— BEGIN Source material —

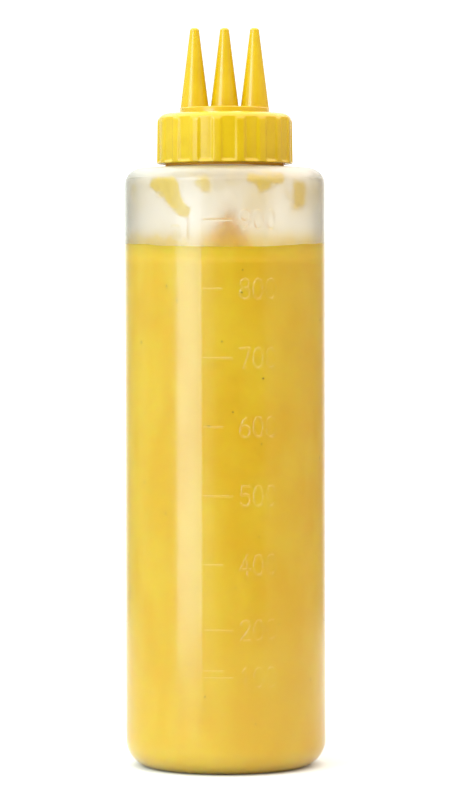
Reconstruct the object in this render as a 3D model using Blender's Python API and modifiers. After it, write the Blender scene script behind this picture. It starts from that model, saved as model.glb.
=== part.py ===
"""Triple-tip squeeze bottle: a blow-moulded bottle of yellow sauce under a ribbed screw cap.

The frame: +Z runs up the bottle's axis, the origin is the middle of the base ring's plane,
+X runs along the row of tips and -Y is the front, where the volume scale faces.
Sizes are in metres; MM turns millimetres into metres.
"""

import math

import bmesh
import bpy

MM = 0.001
GAP = 0.3 * MM  # clearance kept between touching pieces

# Bottle, blow-moulded in soft polyethylene
BODY_RADIUS = 37.5 * MM
WALL = 1.0 * MM
SHOULDER_CORNER = 6.2 * MM
SHOULDER_SLOPE = math.radians(4.0)
SHOULDER_TOP = 224.5 * MM  # height of the shoulder where the neck rises from it
BASE_CORNER = 9.5 * MM
BASE_RING_INNER = 24.5 * MM  # the bottle stands on the flat ring outside this radius
BASE_RING_OUTER = BODY_RADIUS - BASE_CORNER
PUSH_UP = 1.8 * MM  # height of the dome pressed into the base
BASE_THICKNESS = 1.2 * MM
NECK_RADIUS = 22.0 * MM
NECK_BORE = 20.4 * MM
NECK_TOP = 242.7 * MM
NECK_ROOT_FILLET = 0.5 * MM
LIP_CHAMFER = 0.4 * MM
BOTTLE_STEPS = 48
DOME_SHARES = (1.0, 0.8, 0.5)  # of the ring's inner radius, for the base dome's points

# Cap, injection-moulded in one piece with its tips
CAP_BOTTOM = 226.0 * MM
CAP_TOP = 244.8 * MM
CAP_PLATE = 1.8 * MM
CAP_BORE = 23.2 * MM
CAP_CORNER = 3.5 * MM
SKIRT_TOP_RADIUS = 25.27 * MM  # over the ribs, under the corner
RIM_RADIUS = 25.5 * MM
RIM_HEIGHT = 1.3 * MM
RIM_ROUND = 0.4 * MM
RIM_CHAMFER = 0.8 * MM
VALLEY_RADIUS = 24.8 * MM  # upright floor of the valleys, which run out in the corner
RIB_COUNT = 18
RIB_FIRST = math.radians(-6.4)  # middle of the first rib, turned from the front towards +X
RIB_TOP_HALF = math.radians(3.6)
RIB_FOOT_HALF = math.radians(5.0)

# Platform and tips
PLATFORM_RADIUS = 16.6 * MM
PLATFORM_TOP = 247.0 * MM
PLATFORM_ROUND = 0.3 * MM
TIP_SPACING = 11.24 * MM
TIP_TOP = 277.0 * MM
TIP_BASE_RADIUS = 5.33 * MM  # at the platform's top
TIP_TAPER = 0.124  # radius lost for each unit of height
TIP_ROUND = 1.1 * MM
OUTLET_RADIUS = 0.5 * MM
BORE_BASE_RADIUS = 4.3 * MM  # at the plate's underside
TIP_STEPS = 24
TIP_NAMES = ("left", "centre", "right")

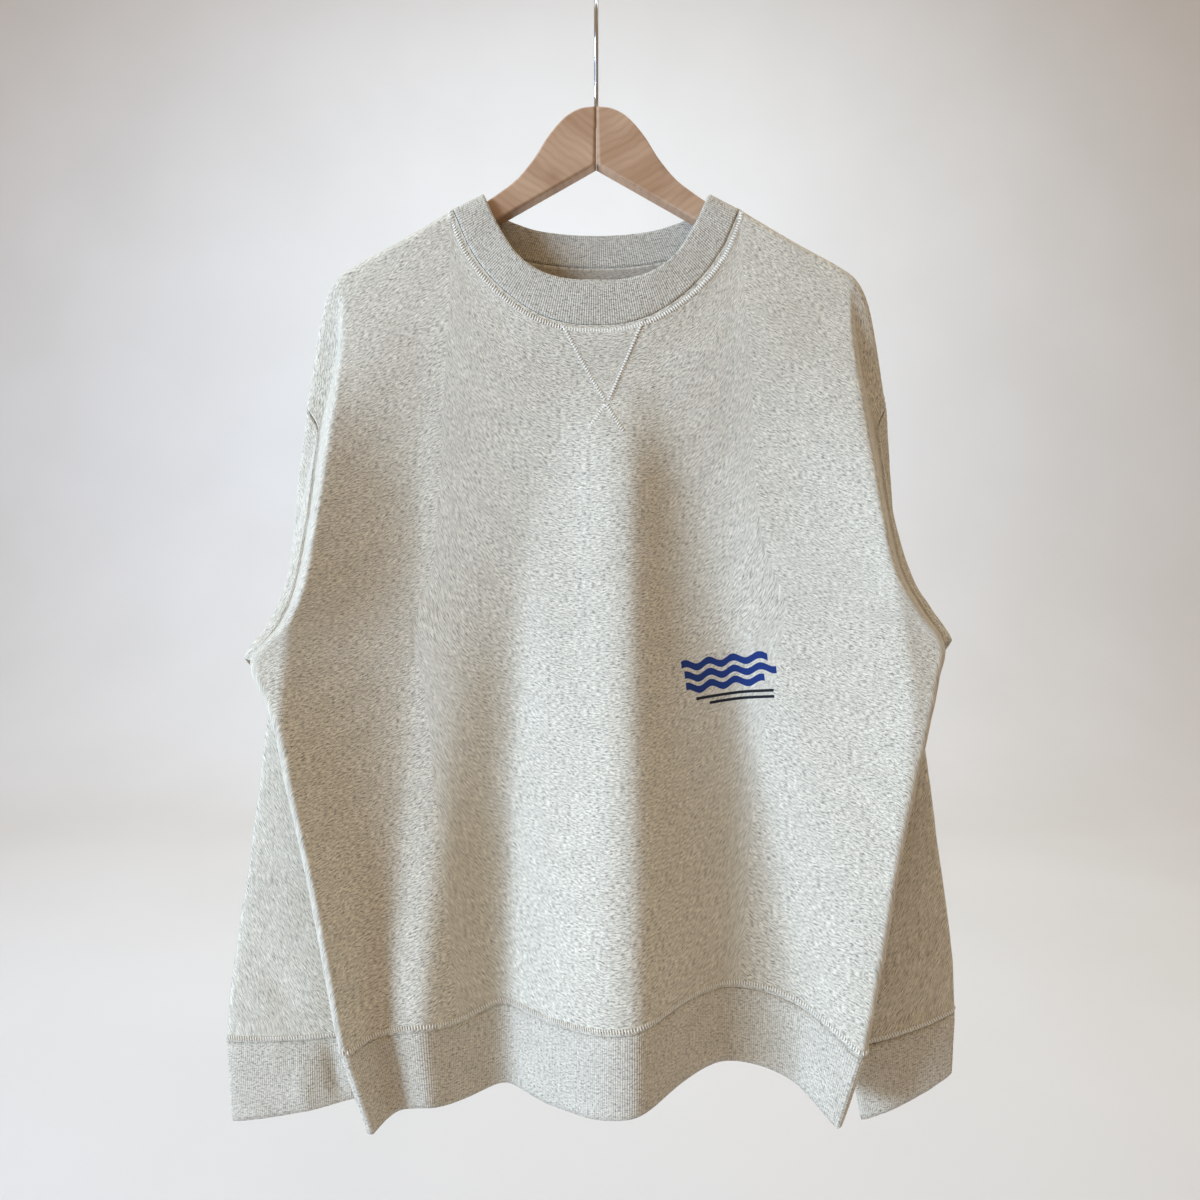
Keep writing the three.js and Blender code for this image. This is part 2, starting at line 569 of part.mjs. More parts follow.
function addNeck(cutters) {
  const patchLift = FLEECE / 2 + PATCH / 2 + PATCH_LIFT;
  const around = 2 * (FRONT_GRID.neck + BACK_GRID.neck);
  const band = bendWall(inset(neckPoint, LENGTHS.neckband, TRIMMED_GAP), around, BAND_RINGS, RIB);
  addMesh("neckband", trim(band, [cutters.front, cutters.back]), heatherRib);
  const insert = bendWall((u, v) => neckVPoint(u, 1 - v), NECK_V.cells, NECK_V.cells, PATCH, patchLift);
  addMesh("neck_v_insert", insert, heather);
  addMesh("neck_tape", bendWall(tapePoint, TAPE.cells, 1, PATCH, -patchLift), neckTape);
}

// ---- sleeves and cuffs ---------------------------------------------------

// round runs 0 to 1 once round the sleeve: up its front face from the underarm seam to the top edge,
// then down its back face.
function tubeSection(round, top, under, room) {
  const isFront = round < 0.5;
  const fromTop = fromTopShare(round);
  const air = room * Math.pow(Math.sin(Math.PI * fromTop), TUBE_BLUNTNESS) * (isFront ? -1 : 1);
  const spot = top.clone().lerp(under, fromTop);
  spot.y += air;
  return spot;
}

// Distance round a sleeve from its top edge, 0 to 1, in step with the rows of the body's panels.
function fromTopShare(round) {
  return Math.pow(Math.abs(round - 0.5) * 2, ROW_BUNCHING);
}

function sleeveRing(hand, round, along) {
  const row = readTable(SLEEVE_ROWS[hand], "step", along);
  const side = hand === "left" ? -1 : 1;
  const top = new THREE.Vector3(side * row.topX, row.topY, row.topZ);
  const under = new THREE.Vector3(side * row.underX, row.underY, row.underZ);
  return tubeSection(round, top, under, row.room);
}

// The sleeve starts on the armhole's loop and loses that loop's shape on its way down.
function sleevePoint(hand, round, along) {
  const side = hand === "left" ? -1 : 1;
  const isFront = round < 0.5;
  const down = fromTopShare(round) * PIT_SHARE;
  const seam = turnPoint(isFront, side, 1, down);
  const start = sleeveRing(hand, round, 0);
  const kept = 1 - smooth(0, mix(ARMHOLE_FADE.top, ARMHOLE_FADE.under, fromTopShare(round)), along);
  const keptDepth = 1 - smooth(0, isFront ? ARMHOLE_FADE.frontDepth : ARMHOLE_FADE.backDepth, along);
  const off = seam.sub(start).multiply(new THREE.Vector3(kept, keptDepth, kept));
  return sleeveRing(hand, round, along).add(off);
}

function cuffPoint(hand, round, along) {
  const cuff = CUFFS[hand];
  const side = hand === "left" ? -1 : 1;
  const corner = (from, to) => {
    return new THREE.Vector3(side * mix(from[0], to[0], along), CUFF_Y, mix(from[1], to[1], along));
  };
  return tubeSection(round, corner(cuff.topOut, cuff.endOut), corner(cuff.topIn, cuff.endIn), CUFF_ROOM);
}

function addSleeve(hand, cutters) {
  // The mesh's u and v are swapped over on one side, so that both sleeves face outwards.
  const flip = hand === "left";
  const around = (u) => (flip ? u : 1 - u);
  const sleeve = inset((u, v) => sleevePoint(hand, around(u), 1 - v), LENGTHS.sleeve, TRIMMED_GAP);
  const cuff = inset((u, v) => cuffPoint(hand, around(u), 1 - v), LENGTHS.cuff);
  const wall = bendWall(sleeve, 2 * ARMHOLE_ROWS, SLEEVE_RINGS, FLEECE);
  addMesh(`sleeve_${hand}`, trim(wall, [cutters.front, cutters.back]), heather);
  addMesh(`cuff_${hand}`, bendWall(cuff, 2 * ARMHOLE_ROWS, BAND_RINGS, RIB), heatherRib);
}

// ---- hanger --------------------------------------------------------------

function hangerOutline() {
  const right = HANGER_ROWS.map((row) => new THREE.Vector2(row.x, row.z));
  const left = HANGER_ROWS.slice(1, -1).reverse().map((row) => new THREE.Vector2(-row.x, row.z));
  return new THREE.Shape([...right, ...left]);
}

function hangerBlank() {
  const blank = new THREE.ExtrudeGeometry(hangerOutline(), {
    depth: HANGER_THICK - 2 * HANGER_EDGE,
    bevelThickness: HANGER_EDGE,
    bevelSize: HANGER_EDGE,
    bevelOffset: -HANGER_EDGE,
    bevelSegments: 3,
  });
  blank.translate(0, 0, HANGER_EDGE - HANGER_THICK / 2);
  blank.rotateX(Math.PI / 2);
  return toSolid(mergePoints(blank));
}

function addHanger() {
  const bore = new THREE.CylinderGeometry(BORE / 2, BORE / 2, BORE_DEPTH * 2, WIRE_SIDES);
  bore.rotateX(Math.PI / 2);
  bore.translate(0, 0, HANGER_ROWS[0].z);
  const blank = hangerBlank().subtract(toSolid(mergePoints(bore)));
  const reach = 400; // more than a half's length
  for (const side of [-1, 1]) {
    const half = new THREE.BoxGeometry(reach, reach, reach);
    half.translate((side * (reach + BUTT_GAP)) / 2, 0, -reach / 2);
    const arm = blank.intersect(toSolid(mergePoints(half)));
    addMesh(side < 0 ? "hanger_arm_left" : "hanger_arm_right", toGeometry(arm), paleWood);
  }
}

// The hook stands across the hanger: up from the crown, forward, over the top and down behind.
function hookPath() {
  const radius = HOOK_RADIUS + WIRE / 2;
  const path = STEM_ROWS.map((row) => new THREE.Vector3(0, row.y, row.z));
  for (let i = 0; i <= HOOK_STEPS; i += 1) {
    const angle = Math.PI * (1 - i / HOOK_STEPS);
    path.push(new THREE.Vector3(0, radius * Math.cos(angle), radius * Math.sin(angle) - HOOK_RADIUS));
  }
  path.push(new THREE.Vector3(0, radius, -HOOK_RADIUS - HOOK_END.straight));
  path.push(new THREE.Vector3(0, radius - HOOK_END.inward, -HOOK_RADIUS - HOOK_END.tip));
  return new THREE.CatmullRomCurve3(path);
}

function addHook() {
  const round = new THREE.Shape();
  round.absarc(0, 0, WIRE / 2, 0, Math.PI * 2);
  const hook = new THREE.ExtrudeGeometry(round, {
    steps: HOOK_RINGS,
    curveSegments: WIRE_SIDES / 2,
    bevelEnabled: false,
    extrudePath: hookPath(),
  });
  addMesh("hanger_hook", mergePoints(hook), chrome);
}

// ---- assembly ------------------------------------------------------------

const cutters = panelCutters();
addPanels(cutters);
addHemBand();
addNeck(cutters);
addSleeve("left", cutters);
addSleeve("right", cutters);
addHanger();
addHook();

export default object;
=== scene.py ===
"""A crewneck sweatshirt in heather fleece on a wooden hanger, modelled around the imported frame.

Sizes in the classes are millimetres, with X to the right of someone facing the front, Y away from
them and Z up from the inside top of the hook. Left and right are theirs as well. Blender's own
objects are in metres.
"""

import logging
from collections.abc import Callable
from dataclasses import dataclass, field
from enum import Enum
from types import SimpleNamespace

import bmesh
import bpy
import numpy as np
from mathutils import Matrix, Vector


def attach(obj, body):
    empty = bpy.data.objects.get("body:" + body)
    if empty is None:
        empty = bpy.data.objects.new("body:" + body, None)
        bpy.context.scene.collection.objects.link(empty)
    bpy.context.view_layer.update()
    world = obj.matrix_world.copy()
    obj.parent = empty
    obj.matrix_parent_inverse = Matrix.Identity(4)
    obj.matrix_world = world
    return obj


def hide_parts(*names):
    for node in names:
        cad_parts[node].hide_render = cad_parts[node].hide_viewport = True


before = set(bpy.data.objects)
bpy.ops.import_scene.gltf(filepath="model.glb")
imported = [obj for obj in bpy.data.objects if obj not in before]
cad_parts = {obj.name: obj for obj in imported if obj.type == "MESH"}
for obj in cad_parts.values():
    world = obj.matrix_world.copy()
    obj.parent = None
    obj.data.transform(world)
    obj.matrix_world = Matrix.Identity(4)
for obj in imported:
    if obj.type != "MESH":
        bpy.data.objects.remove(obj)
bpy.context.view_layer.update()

LOG = logging.getLogger("sweatshirt")
MM = 0.001
NEAR = 1e-3  # step, as a share of a surface, used to find which way it faces
SEAM_GAP = 0.36  # clear gap between pieces that are sewn edge to edge
TUBE_GAP = 0.9  # the same at the seams round the neck and along a sleeve
CLOSED = 1e6  # length given for a band that is closed round, so that no gap is left across it

Surface = Callable[[np.ndarray, np.ndarray], np.ndarray]
Values = np.ndarray | float  # one number or an array of them
Input = bpy.types.NodeSocket | float | tuple  # what a node's input takes


class Side(Enum):
    """The garment's sides, as signs of X."""

    LEFT = -1
    RIGHT = 1


class Slot(Enum):
    """The record's material slots."""

    FLEECE = "heather_fleece"
    RIB = "heather_rib"
    TAPE = "neck_tape"
    WOOD = "hanger_wood"
    WIRE = "hook_wire"


# ---- small tools ---------------------------------------------------------


def mix(low: Values, high: Values, share: Values) -> Values:
    """Returns the value a share of the way from low to high."""
    return low + (high - low) * share


def smooth(start: Values, end: Values, value: Values) -> Values:
    """Returns 0 before start, 1 after end and an even rise between them."""
    share = np.clip((value - start) / (end - start), 0, 1)
    return share * share * (3 - 2 * share)


def stack(x: Values, y: Values, z: Values) -> np.ndarray:
    """Returns points from their three coordinates."""
    return np.stack(np.broadcast_arrays(x, y, z), axis=-1).astype(float)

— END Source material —

● **Exercise task**:
Transcribe the records above exactly, beginning at the line that contains "const cutters = panelCutters();" and ending with the line that contains "CLOSED = 1e6", both included, and nothing else.

● **Exercise solution**:
const cutters = panelCutters();
addPanels(cutters);
addHemBand();
addNeck(cutters);
addSleeve("left", cutters);
addSleeve("right", cutters);
addHanger();
addHook();

export default object;
=== scene.py ===
"""A crewneck sweatshirt in heather fleece on a wooden hanger, modelled around the imported frame.

Sizes in the classes are millimetres, with X to the right of someone facing the front, Y away from
them and Z up from the inside top of the hook. Left and right are theirs as well. Blender's own
objects are in metres.
"""

import logging
from collections.abc import Callable
from dataclasses import dataclass, field
from enum import Enum
from types import SimpleNamespace

import bmesh
import bpy
import numpy as np
from mathutils import Matrix, Vector


def attach(obj, body):
    empty = bpy.data.objects.get("body:" + body)
    if empty is None:
        empty = bpy.data.objects.new("body:" + body, None)
        bpy.context.scene.collection.objects.link(empty)
    bpy.context.view_layer.update()
    world = obj.matrix_world.copy()
    obj.parent = empty
    obj.matrix_parent_inverse = Matrix.Identity(4)
    obj.matrix_world = world
    return obj


def hide_parts(*names):
    for node in names:
        cad_parts[node].hide_render = cad_parts[node].hide_viewport = True


before = set(bpy.data.objects)
bpy.ops.import_scene.gltf(filepath="model.glb")
imported = [obj for obj in bpy.data.objects if obj not in before]
cad_parts = {obj.name: obj for obj in imported if obj.type == "MESH"}
for obj in cad_parts.values():
    world = obj.matrix_world.copy()
    obj.parent = None
    obj.data.transform(world)
    obj.matrix_world = Matrix.Identity(4)
for obj in imported:
    if obj.type != "MESH":
        bpy.data.objects.remove(obj)
bpy.context.view_layer.update()

LOG = logging.getLogger("sweatshirt")
MM = 0.001
NEAR = 1e-3  # step, as a share of a surface, used to find which way it faces
SEAM_GAP = 0.36  # clear gap between pieces that are sewn edge to edge
TUBE_GAP = 0.9  # the same at the seams round the neck and along a sleeve
CLOSED = 1e6  # length given for a band that is closed round, so that no gap is left across it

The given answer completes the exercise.